Marketing experts are telling companies to go after the federal dollars that schools will receive under the ESEA. The federal money is especially critical now because, with many states facing difficult financial times, school districts are seeing little or no growth in their local or state funding.
Discretionary spending for the Education Department in the federal 2002 budget, meanwhile, increased by almost 16 percent.
“Everyone else is broke,” Mr. Hunter of AASA said.
One marketing consultant for education businesses said that she is advising her clients to target their product and service development toward the new law.
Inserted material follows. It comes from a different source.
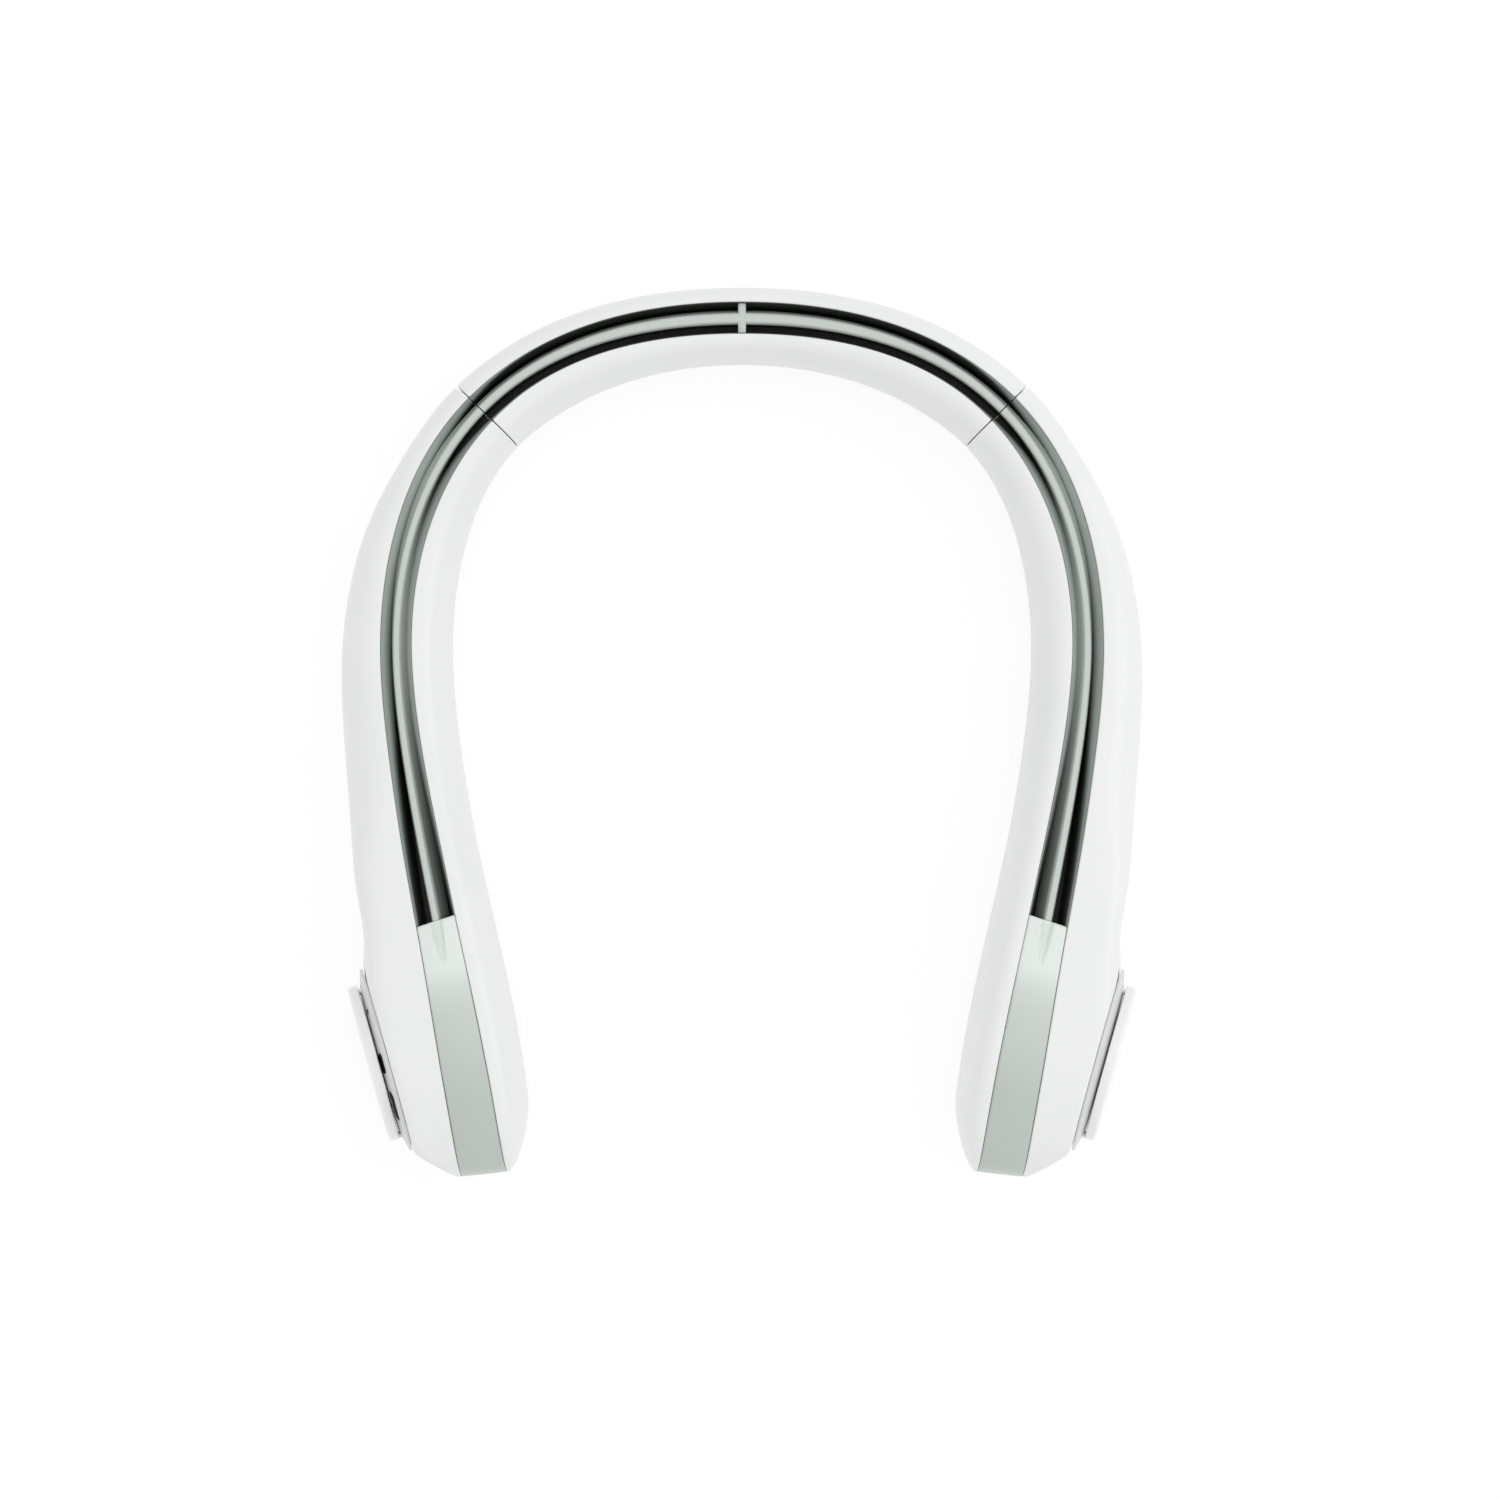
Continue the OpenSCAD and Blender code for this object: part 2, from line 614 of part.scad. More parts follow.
rim_sink = 0.5;
duct_play = 0.12;
duct_step_end = panel_run - panel_gap;
function rim_drop(s) = abs(s) > duct_step_end ? panel_thickness + snug : rim_sink;
function duct_ring(s) = let (
    w = slot_at(s) - duct_play,
    t = top_at(s) - rim_drop(s),
    b = top_at(s) - duct_depth,
    lean = through(lean_rows, abs(s)),
    v = w - duct_wall,
    m = t - lean_depth,
    c = b + duct_wall)
    [[[w, t], [w - lean, m], [w - lean, b], [0, b], [lean - w, b], [lean - w, m], [-w, t]],
    [[v, t], [v - lean, m], [v - lean, c], [0, c], [lean - v, c], [lean - v, m], [-v, t]]];
module duct(runs) {
    skinned(
        [for (s = runs) [for (q = duct_ring(s)[0]) place(s, q[0], q[1])]],
        [for (s = runs) [for (q = duct_ring(s)[1]) place(s, q[0], q[1])]],
        false);
}

outlet_length = 4.1;
outlet_reach = impeller_radius + outlet_length;
outlet_gap = 2.2;
duct_end = max(pod_run - outlet_reach - outlet_gap, duct_step_end + 2 * snug);
duct_steps = 15;
arm_duct_runs = concat(
    [for (i = [0 : duct_steps]) arm_start + (duct_step_end - arm_start) * i / duct_steps],
    [duct_step_end + snug, duct_end]);
neck_duct_runs = [for (i = [-neck_steps : neck_steps]) neck_end * i / neck_steps];

// Guide fin: a rounded ridge on a web that stands on the duct's floor

fin_flank = 3;
fin_web = 1.2;
fin_round = 0.5;
function crest_at(s) = fin_crest * (1 - fin_taper_share * eased(abs(s) / line_length / taper_run_share));
crest_shares = [-1, -0.85, -0.4, 0.4, 0.85, 1];
crest_drop_shares = [1, 0.35, 0.04, 0.04, 0.35, 1];
function fin_ring(s) = let (t = top_at(s) - fin_sink, b = top_at(s) - duct_depth + duct_wall + snug,
    half = crest_at(s) / 2)
    concat(
        [[-fin_web / 2, b]],
        [[-fin_web / 2, t - 2 * fin_flank]],
        [[-half - fin_flare, t - fin_flank]],
        [for (i = [0 : len(crest_shares) - 1])
            [half * crest_shares[i], t - 2 * fin_round * crest_drop_shares[i]]],
        [[half + fin_flare, t - fin_flank]],
        [[fin_web / 2, t - 2 * fin_flank]],
        [[fin_web / 2, b]]);
fin_steps = 16;
fin_end = panel_run - panel_gap;
arm_fin_runs = [for (i = [0 : fin_steps]) arm_start + (fin_end - arm_start) * i / fin_steps];
module fin(runs) {
    rings = [for (s = runs) fin_ring(s)];
    k = len(rings[0]);
    skinned(
        [for (i = [0 : len(runs) - 1]) let (r = rings[i])
            [for (j = [0 : k / 2 - 1]) place(runs[i], r[j][0], r[j][1])]],
        [for (i = [0 : len(runs) - 1]) let (r = rings[i])
            [for (j = [k - 1 : -1 : k / 2]) place(runs[i], r[j][0], r[j][1])]],
        false);
}

bar_width = 2;
module cross_bar() {
    w = slot_at(0) - duct_play - duct_wall - snug;
    at_run(0, 0, top_at(0) - fin_sink - 2 * fin_flank)
        translate([-w, -bar_width / 2, 0]) cube([2 * w, bar_width, 2 * fin_flank - fin_round]);
}

// Top panel: a plate that follows the pod's top down to the tip, with the fin's crest running out on it

panel_crown = 0.5;
lip_length = 1.2;
// The rounded lip at the panel's upper end: places along it and drops, as shares of its length
lip_shares = [0, 0.12, 0.4, 1];
lip_drop_shares = [0.7, 0.36, 0.1, 0];
panel_runs = concat(
    [for (k = lip_shares) panel_run + lip_length * k],
    [for (i = [1 : 3]) panel_run + lip_length + (pod_run - panel_run - lip_length) * i / 3],
    [for (i = [1 : tip_steps]) pod_run + (tip_run - pod_run) * sin(90 * i / tip_steps)]);
function lip_drop(i) = i < len(lip_drop_shares) ? lip_length * lip_drop_shares[i] : 0;
panel_across_shares = [-1, -0.92, -0.5, 0, 0.5, 0.92, 1];
panel_rise_shares = [-0.6, 0, 0.6, 1, 0.6, 0, -0.6];
function panel_ring(s, drop) = let (w = slot_at(s) - panel_gap, t = top_at(s))
    concat(
        [for (i = [0 : len(panel_across_shares) - 1])
            [w * panel_across_shares[i], t + panel_crown * panel_rise_shares[i] - drop]],
        [[w, t - panel_thickness], [-w, t - panel_thickness]]);
module panel() {
    lofted([for (i = [0 : len(panel_runs) - 1]) let (s = panel_runs[i])
        [for (q = panel_ring(s, lip_drop(i))) place(s, q[0], q[1])]]);
}

// The groove starts at the fin's crest and rises to the panel's surface, narrowing on the way
groove_steps = 6;
groove_end_share = 0.35;
function groove_floor(s, f) = top_at(s) - fin_sink + (fin_sink + panel_crown) * f * f;
module panel_groove() {
    lofted([for (i = [-1 : groove_steps]) let (
        f = max(0, i / groove_steps),
        s = i < 0 ? panel_run - over : panel_run + groove_length * f,
        half = crest_at(panel_run) / 2 * (1 - (1 - groove_end_share) * f * f),
        low = groove_floor(s, f),
        high = top_at(s) + panel_crown + over)
        [for (q = [[-half, low], [-half - over, high], [half + over, high], [half, low]])
            place(s, q[0], q[1])]]);
}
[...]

“More emphasis is being spent on selling to large, urban districts,” said Carol Ann Waugh, the president of Xcellent Marketing in Denver, who has written articles about marketing services aimed at ESEA needs.
“These districts will be getting a larger part of the new funding,” she said, “and developing a successful approach to selling into these districts is now a top priority for most companies.”
It is by no means a new phenomenon for companies to flood the market with products and services geared to federal education measures. When the Individuals with Disabilities Education Act was reauthorized in 1997, many companies created software to help school officials write the more detailed individualized education plans that the revised law required for special education students, Mr. Hunter said.
With the new ESEA requiring schools to use “scientifically based” reading programs to help students, he said, the vendors will likely come out with products allegedly developed by people wearing the educational equivalent of white lab coats.
“Everyone is going to claim to be scientifically based,” he said. “A lot of people are going to waste money.”
For now, Mr. Doerrer, the Missouri superintendent, is trying to get familiar with the new law. Spurning the unsolicited advances from consultants, Mr. Doerrer said he will rely on the guidance from the state education department or professional associations.
“We have a copy of the act,” he said. “We are going through it. It’s pretty thick.”